Beaucoup d'entre vous ont pu se plaindre de ce qu'ils ne recevaient pas des responsables politiques toute l'aide et la collaboration qu'ils estimaient nécessaire. Vous devez comprendre que l'on ne passe pas sans transition de l'opposition à la responsabilité.
Comme le disait le Président Sékou Touré, il y a quelque temps, les membres du Conseil de Gouvernement sont décidés à prendre leurs responsabilités et même à encourir l'impopularité des mesures qu'ils décideront, mais il est nécessaire de peser tous les termes de la politique nouvelle, il est nécessaire de procéder à une action psychologique de propagande, de préparer les esprits ; c'est dans ce but que vous sera demandé votre avis sur une orientation nouvelle de la vie politique, économique et sociale du Territoire.
Je vous demande d'exprimer très franchement vos points de vue ; vous ne devez pas considérer que les Ministres ou le Gouverneur cherchent à vous prendre en défaut, cherchent à vous faire parler, à vous examiner pour faire retomber les répercussions des mesures qui seront prises sur vous.

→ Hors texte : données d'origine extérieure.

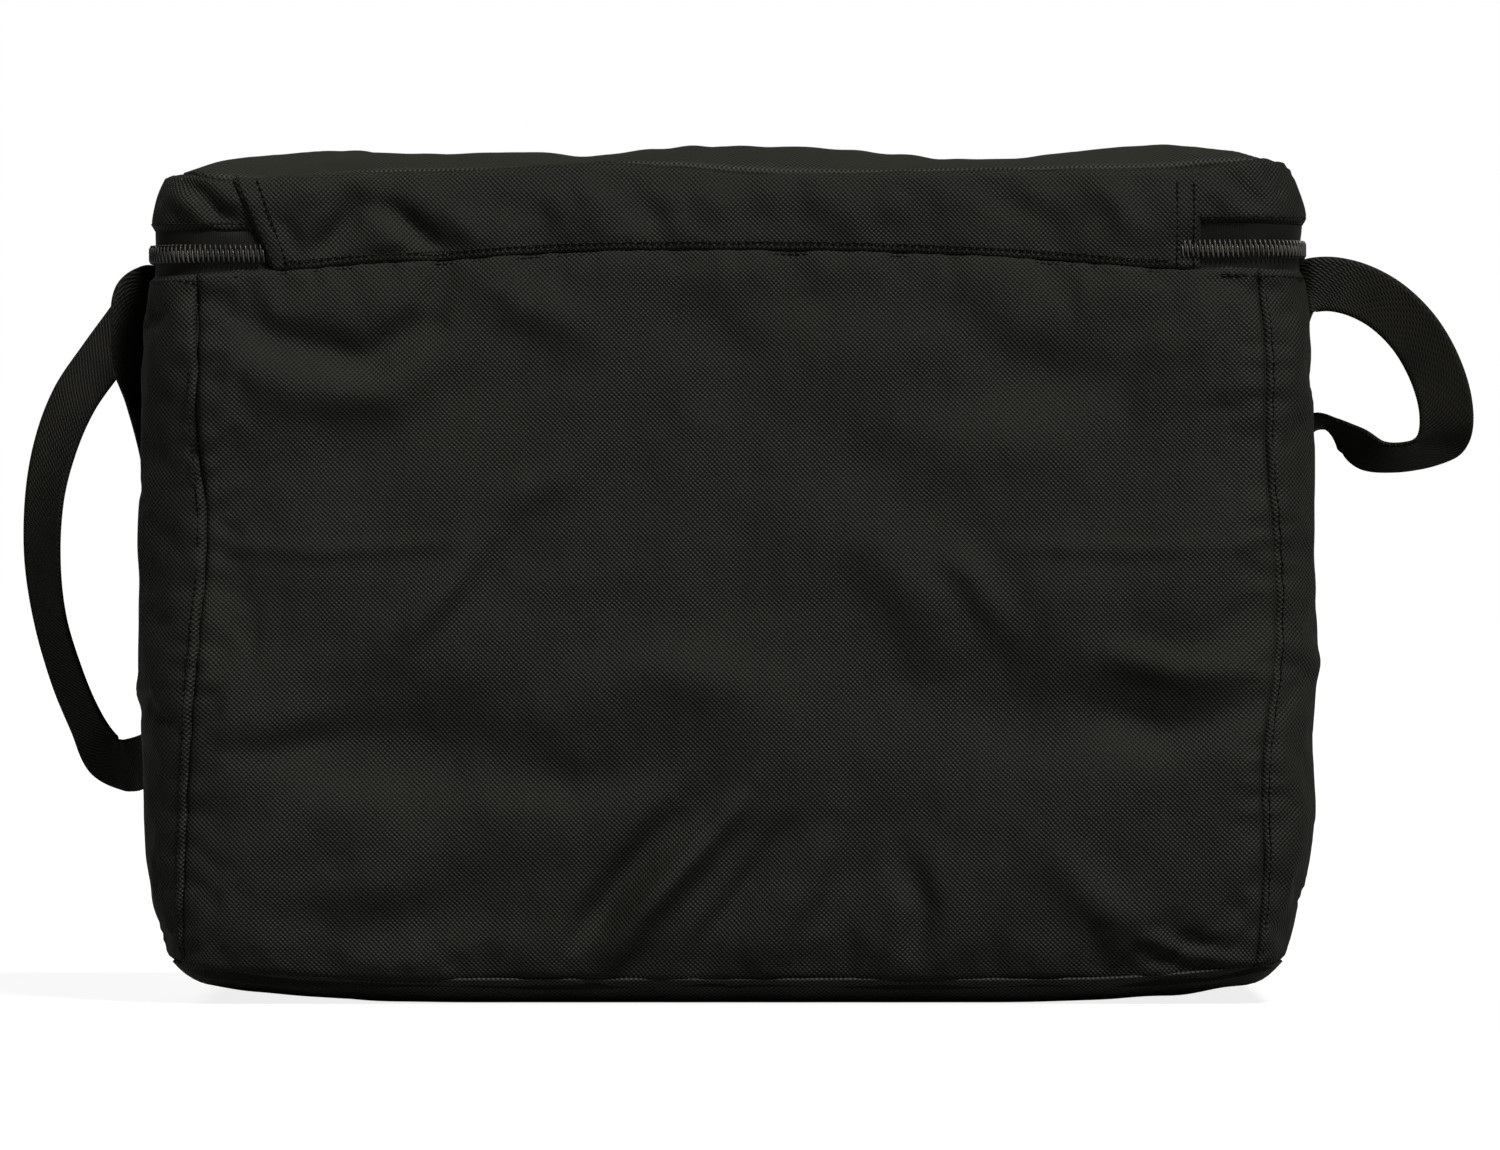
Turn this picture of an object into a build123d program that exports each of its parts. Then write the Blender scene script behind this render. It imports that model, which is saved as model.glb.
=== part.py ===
"""Soft insulated food carrier: a foam-walled fabric tub with a zipped lid and two webbing handles.

Millimetres, +Z up. The origin is the middle of the flat base. The back, where the lid's
hinge band is, faces -Y, and the front, where the two zipper sliders meet, faces +Y.
"""

import os

from build123d import *

os.makedirs("parts", exist_ok=True)

# Outer size of the bag
bag_width = 540
bag_depth = 344
corner_radius = 28
seam_x = 242  # vertical seams between the side panels and the back and front panels

# Layers of the wall and the floor, from the outside in
fabric = 1.2
foam = 8
foil = 0.6
board = 3
base_fabric = 1.5

# Heights
foam_top = 343
binding_top = 345
panel_top = 340
zip_line = 353  # height of the zipper's closing line and of the lid's hinge
zip_gap = 1
tape_height = 12.5
lid_seam = 394
crown_height = 10
crown_inset = 70
lid_foam_low = 385

# Zipper
zip_end_x = 218  # the zipper ends here on the back, at the sides of the hinge band
tape = 1
coil_height = 3.6
coil_thickness = 1.1
slider_x = 12
slider_length = 18
slider_height = 12
plate = 1.2
plate_clearance = 0.3
neck_thickness = 0.6
neck_length = 6
bridge_length = 8
bridge_width = 3
bridge_rise = 4
bridge_wall = 1.4
pull_bar_radius = 0.9
pull_length = 34
pull_width = 9
pull_eye_width = 7.2
pull_arm = 1.3
pull_eye_length = 6

# Handles: flat webbing, sewn to the side panels at the rear and at the front
webbing_width = 25
webbing = 2.2
anchor_length = 50
anchor_end_y = 96
anchor_z = 334.5
anchor_gap = 0.2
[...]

Encore une fois, je vous demande de parler librement, franchement, et de considérer que nous sommes tous ici, attelés à la même tâche et qu'il n'y a aucun désir, aucune intention, aucune volonté d'opposer les uns aux autres, mais au contraire de former entre tous une équipe où tous les membres tireront dans le même sens, qui est celui de la construction de ce pays, de sa marche vers l'avenir.